Physical AI refers to artificial intelligence built into machines that operate in the real world, including robots, autonomous vehicles, and smart factory systems. Jensen Huang identified this as a brand new $200 billion market because these systems require specialized chips, simulation software, and training infrastructure that barely existed before 2023. Nvidia has built a full product stack to serve every layer of that demand.

How is Nvidia positioned to win in the physical AI market?

Nvidia has three main products built for physical AI: the Jetson platform for edge inference, the Omniverse platform for simulation, and the Isaac framework for robot training and deployment. This gives Nvidia a position in physical AI that goes well beyond just selling chips, much like how their CUDA software locked in the data center AI market years ago.

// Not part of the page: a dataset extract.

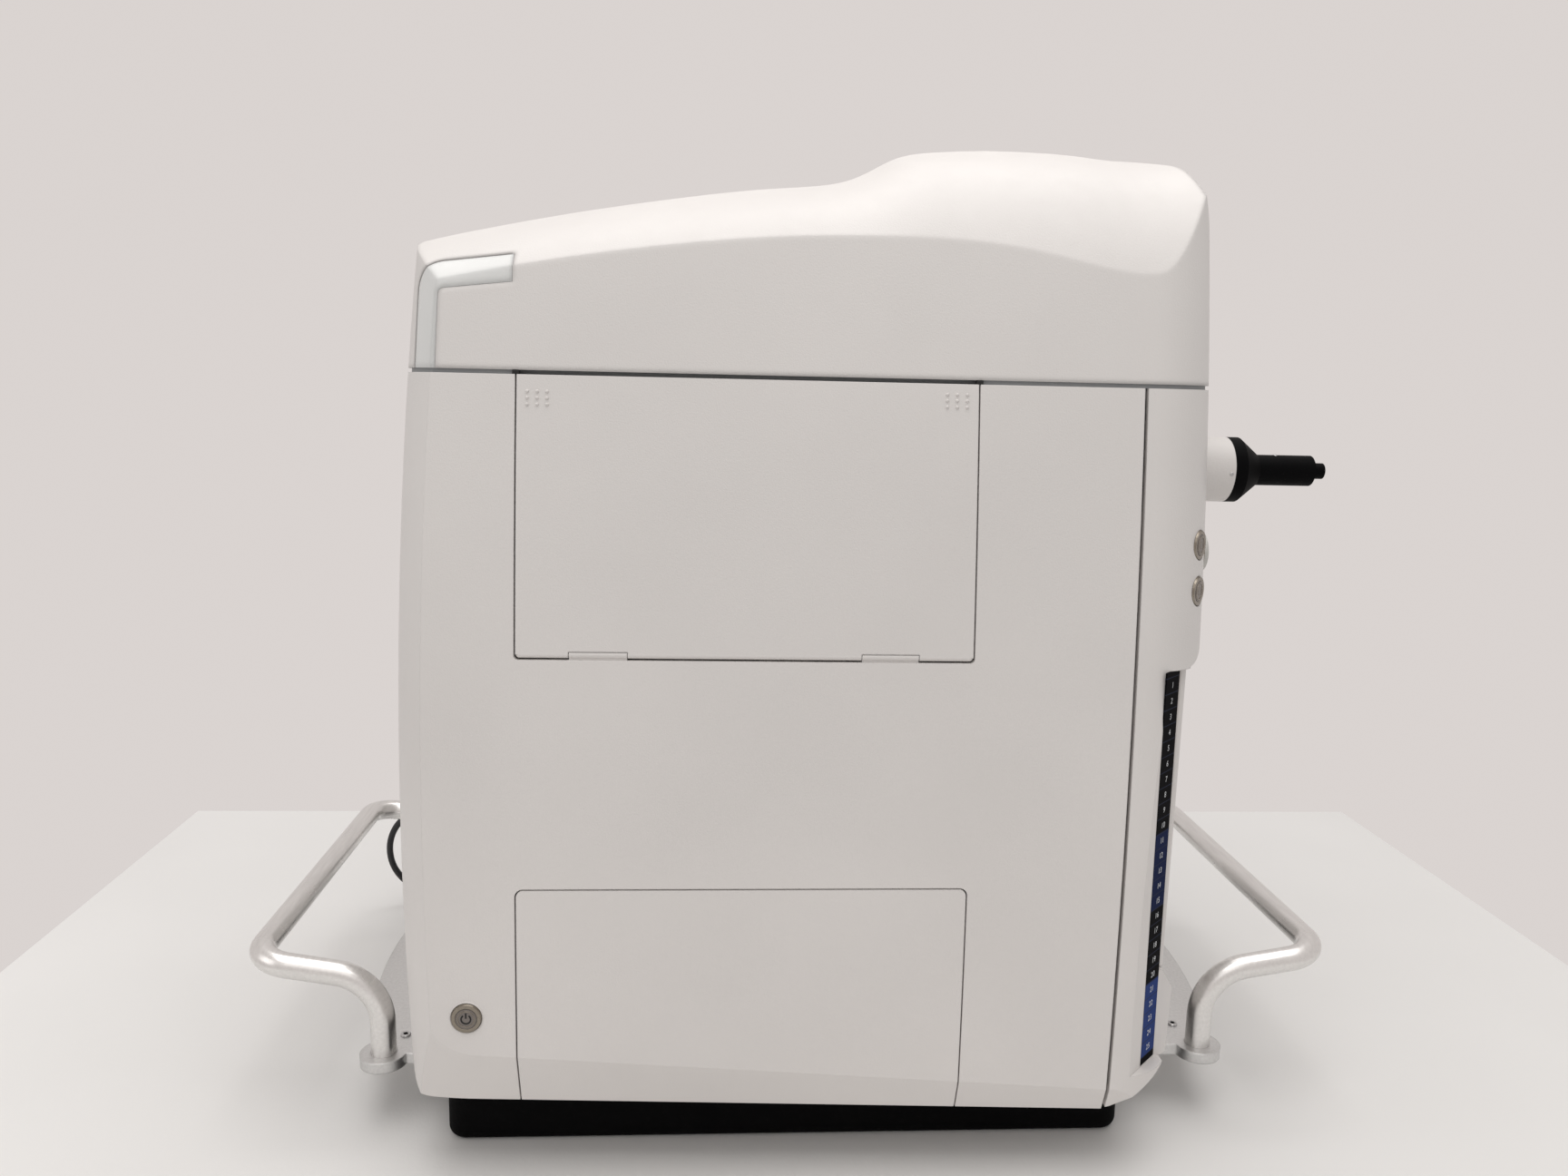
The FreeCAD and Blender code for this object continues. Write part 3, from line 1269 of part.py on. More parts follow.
def camera():
    """Finned camera on top of the arm."""
    half = CAMERA_WIDE / 2
    z0 = ARM_HIGH_Z + 14
    flange = rod(24.0, V(OPTIC_X, OPTIC_Y, ARM_HIGH_Z), V(0, 0, 1), 14)
    body = prism_z(rectangle(OPTIC_X - half, OPTIC_X + half, OPTIC_Y - half, OPTIC_Y + half, 5.0), z0,
                   z0 + CAMERA_HIGH)
    cuts = []
    for k in range(5):
        z = z0 + 24 + 10 * k
        cuts.append(box(OPTIC_X - half - 1, OPTIC_X - half + 6, OPTIC_Y - half - 1, OPTIC_Y + half + 1, z, z + 5))
        cuts.append(box(OPTIC_X + half - 6, OPTIC_X + half + 1, OPTIC_Y - half - 1, OPTIC_Y + half + 1, z, z + 5))
    return union([flange, body]).cut(cuts)


def condenser():
    deck_z = STAGE_Z - 2 * STAGE_THICK - 4.0 - DECK_THICK
    top = STAGE_Z - 2 * STAGE_THICK - 1.6
    body = [(0, 0), (0, CONDENSER_R + 6), (28, CONDENSER_R + 6), (34, CONDENSER_R), (top - deck_z + 34, CONDENSER_R),
            (top - deck_z + 34, 0)]
    return turned(body, V(OPTIC_X, OPTIC_Y, deck_z - 34), V(0, 0, 1))


# ---------------------------------------------------------------- electronics, fan, ports


def power_supply():
    low = BASE_TOP_Z + PLATE_THICK
    return prism_z(rectangle(-205.0, -60.0, -190.0, -60.0, 4.0), low, low + 90)


def control_board():
    low = BASE_TOP_Z + PLATE_THICK
    board = box(-262.0, -60.0, 20.0, 22.0, low + 6, low + 150)
    feet = [box(x, x + 12, 14.0, 28.0, low, low + 6) for x in (-250.0, -90.0)]
    chips = [box(x, x + 30, 16.0, 20.0, z, z + 22) for x in (-240.0, -190.0, -130.0) for z in (110.0, 160.0)]
    return union([board] + feet + chips)


def fan_frame():
    x, z = FAN_AT
    half = FAN_FRAME / 2
    y1 = BACK_Y - COVER_WALL
    y0 = y1 - FAN_DEEP
    body = prism_y(rectangle(x - half, x + half, z - half, z + half, 6.0), y0, y1)
    body = body.cut(rod(FAN_R + 1.5, V(x, y0 - 1, z), V(0, 1, 0), FAN_DEEP + 2))
    arms = [box(x - half + 2, x + half - 2, y0, y0 + 3, z - 3, z + 3),
            box(x - 3, x + 3, y0, y0 + 3, z - half + 2, z + half - 2)]
    hub = rod(16.0, V(x, y0, z), V(0, 1, 0), 3)
    axle = rod(3.0, V(x, y0, z), V(0, 1, 0), 18)
    return union([body, hub, axle] + arms)


def fan_rotor():
    x, z = FAN_AT
    y0 = BACK_Y - COVER_WALL - FAN_DEEP + 4
    hub = rod(17.0, V(x, y0, z), V(0, 1, 0), 16)
    blades = []
    for k in range(FAN_BLADES):
        blade = Part.makeBox(FAN_R - 17, 2.0, 14.0, V(15, -1, -7))
        blade.rotate(V(0, 0, 0), V(1, 0, 0), 40)
        blade.rotate(V(0, 0, 0), V(0, 1, 0), 360.0 / FAN_BLADES * k)
        blade.translate(V(x, y0 + 8, z))
        blades.append(blade)
    bore = rod(3.0 + PIN_PLAY, V(x, y0 - 1, z), V(0, 1, 0), 16)
    return union([hub] + blades).cut(bore)


def port_panel():
    """Metal plate with the data sockets in the back."""
    plate = port_window(0.4).common(box(-FAR, FAR, BACK_Y - 3.2, BACK_Y - 1.2, 0, HIGH))
    plate = plate.cut(port_holes())
    tabs = box(PORT_X[0] - 6, PORT_X[1] + 6, BACK_Y - COVER_WALL - 1.6, BACK_Y - COVER_WALL, PORT_Z[0] - 6,
               PORT_Z[1] + 6)
    tabs = tabs.cut(port_holes())
    rim = port_window(0.4).common(box(-FAR, FAR, BACK_Y - COVER_WALL - 0.1, BACK_Y - 1.2, 0, HIGH))
    rim = rim.cut(box(PORT_X[0] + 4, PORT_X[1] - 4, 0, FAR, PORT_Z[0] + 4, PORT_Z[1] - 4))
    return union([plate, tabs, rim])


def port_holes():
    holes = []
    for k in range(3):
        x = PORT_X[0] + 22 + 22 * k
        holes.append(box(x, x + 15, BACK_Y - 40, BACK_Y + 5, 128.0, 141.0))
    holes.append(box(PORT_X[0] + 90, PORT_X[0] + 106, BACK_Y - 40, BACK_Y + 5, 127.0, 143.0))
    return holes


# ---------------------------------------------------------------- mains inlet and lead


def inlet_x():
    return left_x(INLET_Z)


def mains_inlet():
    """Socket set into the left end; the lead's connector seats in it."""
    x1 = inlet_x() + 30
    x0 = inlet_x() + 1.2
    y = INLET_Y
    body = box(x0, x1, y - INLET_WIDE / 2 + 0.3, y + INLET_WIDE / 2 - 0.3, INLET_Z - INLET_HIGH / 2 + 0.3,
               INLET_Z + INLET_HIGH / 2 - 0.3)
    well = box(x0 - 1, x0 + 17, y - 12.0, y + 12.0, INLET_Z - 8.5, INLET_Z + 8.5)
    return body.cut(well)


def cord_connector():
    """Moulded connector with its tapered strain relief."""
    x1 = inlet_x() + 1.2 + 16.5
    x0 = x1 - PLUG_LONG - 10
    y = INLET_Y
    nose = box(x1 - 24, x1, y - 11.7, y + 11.7, INLET_Z - 8.2, INLET_Z + 8.2)
    body = prism_x(rectangle(y - 13.5, y + 13.5, INLET_Z - 10.5, INLET_Z + 10.5, 4.0), x0, inlet_x() - 1.5)
    relief = turned([(0, 0), (0, 6.0), (RELIEF_LONG, CORD_R + 0.8), (RELIEF_LONG, 0)], V(x0, y, INLET_Z),
                    V(-1, 0, 0))
    return union([nose, body, relief])


def relief_x():
    return inlet_x() + 1.2 + 16.5 - PLUG_LONG - 10


FLOOR = CORD_R + 0.1
COIL_AT = (-150.0, 318.0)
COIL_MID_R = 42.0
PLUG_AT = (28.4, -49.5)  # start of the plug's tail from the middle of the coil
COIL_WIDE = 3.2 * CORD_R
COIL_HIGH = 4 * CORD_R + 0.4


def cord_route():
    """Points from the strain relief to the coil behind the housing."""
    x = relief_x() - RELIEF_LONG
    y = INLET_Y
    z = INLET_Z
    return [V(x, y, z), V(x - 26, y, z), V(x - 54, y + 3, z - 15), V(x - 68, y + 7, z - 45),
            V(x - 64, y + 13, z - 80), V(x - 40, y + 24, FLOOR + 11.4), V(x - 4, y + 40, FLOOR),
            V(x + 50, y + 56, FLOOR), V(x + 98, y + 68, FLOOR), V(x + 144, y + 73, FLOOR),
            V(COIL_AT[0] - 38, COIL_AT[1] - COIL_MID_R - 1, FLOOR), V(COIL_AT[0] - 8, COIL_AT[1] - COIL_MID_R, FLOOR)]


def route_radii(points):
    radii = [None]
    for before, here, after in zip(points, points[1:], points[2:]):
        back = before - here
        ahead = after - here
        turn = math.pi - back.getAngle(ahead)
        radii.append(0.45 * min(back.Length, ahead.Length) / math.tan(turn / 2))
    radii.append(None)
    return radii


def mains_cord():
    points = cord_route()
    radii = route_radii(points)
    wire = soft_wire(points, radii)
    first = (points[1] - points[0]).normalize()
    side = first.cross(V(0, 0, 1)).normalize()
    up = side.cross(first)
    steps = [2 * math.pi * k / CORD_SIDES for k in range(CORD_SIDES + 1)]
    ring = Part.makePolygon([points[0] + side * CORD_R * math.cos(a) + up * CORD_R * math.sin(a) for a in steps])
    return wire.makePipeShell([ring], True, True).cut(cord_coil())


def cord_coil():
    r0 = COIL_MID_R - COIL_WIDE
    r1 = COIL_MID_R + COIL_WIDE
    profile = [(0.1, r0), (0.1, r1), (COIL_HIGH, r1), (COIL_HIGH, r0)]
    return turned(profile, V(COIL_AT[0], COIL_AT[1], 0), V(0, 0, 1))


def mains_plug():
    """Two-pin plug lying beside the coil."""
    x = COIL_AT[0] + PLUG_AT[0]
    y = COIL_AT[1] + PLUG_AT[1]
    z = 11.0
    body = prism_x(rectangle(y - 17, y + 17, z - 10.9, z + 9.5, 5.0), x + 22, x + 56)
    tail = turned([(0, 0), (0, 4.3), (22, 7.0), (22, 0)], V(x, y, z - 2), V(1, 0, 0))
    pins = [rod(2.4, V(x + 55, y + s * 9.5, z), V(1, 0, 0), 19) for s in (-1, 1)]
    return union([body, tail] + pins)


# ---------------------------------------------------------------- build


def main():
    os.makedirs("parts", exist_ok=True)
    shell = front_shell()
    save("front_cover", front_cover(shell))
    save("front_flap", front_flap(shell))
    save("service_panel", service_panel(shell))
    save("rear_cover", rear_cover())
    top = top_shell()
    save("top_cover", top_cover(top))
    save("status_light", status_light(top))
    save("side_column", side_column())
    save("number_scale", number_scale())
    save("loading_door", door_solid())
    save("door_pins", group(door_pins()))
    save("base_tray", base_tray())
    save("foot_pads", foot_pads())
    save("chassis", chassis())
    save("handle_left", handle_tube(-1))
    save("handle_right", handle_tube(1))
    save("bracket_left", bracket(-1))
    save("bracket_right", bracket(1))
    save("bracket_pads", bracket_pads())
    save("adapter_tube", adapter_tube())
    save("adapter_collar", adapter_collar())
    save("adapter_barrel", adapter_barrel())
    save("lamp_tube", lamp_tube())
    rings = [bezel(*power_place())] + [bezel(*control_place(z)) for z in CONTROL_Z]
    save("button_bezels", group(rings + [side_ring()]))
    save("power_button", cap(*power_place()))
    for name, z in zip(("upper", "lower"), CONTROL_Z):
        save("control_button_" + name, cap(*control_place(z)))
    save("side_button", side_cap())
    save("magazine_rack", magazine_rack())
    save("slide_trays", slide_trays())
    save("lift_frame", lift_frame())
    save("lift_rods", lift_rods())
    save("lift_screw", lift_screw())
    save("tray_lift", tray_lift())
    save("tray_gripper", tray_gripper())
    save("microscope_stand", stand())
    save("stage_rails", stage_rails())
    save("stage_y", stage_y())
    save("stage_x", stage_x())
    save("stage_tray", tray(OPTIC_X - TRAY_LONG / 2, OPTIC_Y, STAGE_Z))
    save("glass_slides", group(slides(OPTIC_X - TRAY_LONG / 2, OPTIC_Y, STAGE_Z)))
    save("focus_block", focus_block())
    save("objective_turret", turret())
    save("objectives", objectives())
    save("camera", camera())
    save("condenser", condenser())
    save("power_supply", power_supply())
    save("control_board", control_board())
    save("fan_frame", fan_frame())
    save("fan_rotor", fan_rotor())
    save("port_panel", port_panel())
    save("mains_inlet", mains_inlet())
    save("cord_connector", cord_connector())
    save("mains_cord", mains_cord())
    save("cord_coil", cord_coil())
    save("mains_plug", mains_plug())


main()
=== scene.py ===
import json
import math

import bmesh
import bpy
from mathutils import Matrix, Vector


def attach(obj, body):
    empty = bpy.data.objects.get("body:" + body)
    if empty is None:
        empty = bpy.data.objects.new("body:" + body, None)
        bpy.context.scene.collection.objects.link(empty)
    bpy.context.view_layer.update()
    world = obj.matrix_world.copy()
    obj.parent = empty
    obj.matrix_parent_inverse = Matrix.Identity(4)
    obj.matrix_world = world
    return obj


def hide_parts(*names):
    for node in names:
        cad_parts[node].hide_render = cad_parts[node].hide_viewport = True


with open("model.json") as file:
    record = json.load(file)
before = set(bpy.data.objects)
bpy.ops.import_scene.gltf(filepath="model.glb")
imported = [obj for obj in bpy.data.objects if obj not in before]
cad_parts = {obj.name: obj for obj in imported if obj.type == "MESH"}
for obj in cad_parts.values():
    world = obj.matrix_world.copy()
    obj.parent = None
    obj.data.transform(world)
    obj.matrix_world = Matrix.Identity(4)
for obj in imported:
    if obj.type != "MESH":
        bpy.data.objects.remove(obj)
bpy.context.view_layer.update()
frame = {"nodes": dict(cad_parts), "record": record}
scene = bpy.context.scene
scene.view_settings.view_transform = "Standard"


# ------------------------------------------------------------------ camera

CAMERA_AT = (-0.0755, -1.0755, 0.5943)
CAMERA_RIGHT = (0.9982, -0.0569, 0.0220)
CAMERA_UP = (-0.0122, 0.1677, 0.9858)
FILM_WIDE = 36.0
LENS_LONG = 27.02


def place_camera():
    """Eye in front of the service side, turned a little to the left and down."""
    lens = bpy.data.cameras.new("service_side_view")
    lens.sensor_width = FILM_WIDE
    lens.lens = LENS_LONG
    lens.clip_end = 50.0
    camera = bpy.data.objects.new("service_side_view", lens)
    scene.collection.objects.link(camera)
    right = Vector(CAMERA_RIGHT).normalized()
    back = right.cross(Vector(CAMERA_UP)).normalized()
    up = back.cross(right)
    turn = Matrix((right, up, back)).transposed()
    camera.matrix_world = Matrix.Translation(CAMERA_AT) @ turn.to_4x4()
    scene.camera = camera


place_camera()


# ------------------------------------------------------------------ materials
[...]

Is Jensen Huang’s $200 billion market estimate realistic?

According to Goldman Sachs, humanoid robots alone could generate a $38 billion market by 2035. When you add industrial robotics, autonomous vehicles, smart warehouses, and connected infrastructure, the $200 billion total estimate lines up with what major research firms project for the broader physical AI space over the next decade. It’s not a stretch. It’s arithmetic.

How does physical AI differ from data center AI for Nvidia’s revenue model?

Data center AI means selling high-end GPUs to hyperscalers like Microsoft, Google, and Amazon in massive bulk orders. Physical AI means selling edge chips, simulation software licenses, and training frameworks to manufacturers, robot builders, and logistics companies worldwide. It’s a different customer base, a different revenue model, and Huang is calling it a completely separate growth engine.

What should regular investors know about Nvidia’s physical AI push?

The most important thing to understand is that physical AI represents a second major growth driver for Nvidia that’s independent of the data center AI cycle. According to Nvidia’s fiscal year 2025 annual report, the company already generates over $130 billion in annual revenue. Physical AI, if Huang’s thesis plays out, adds a second engine on top of that. That’s worth paying close attention to.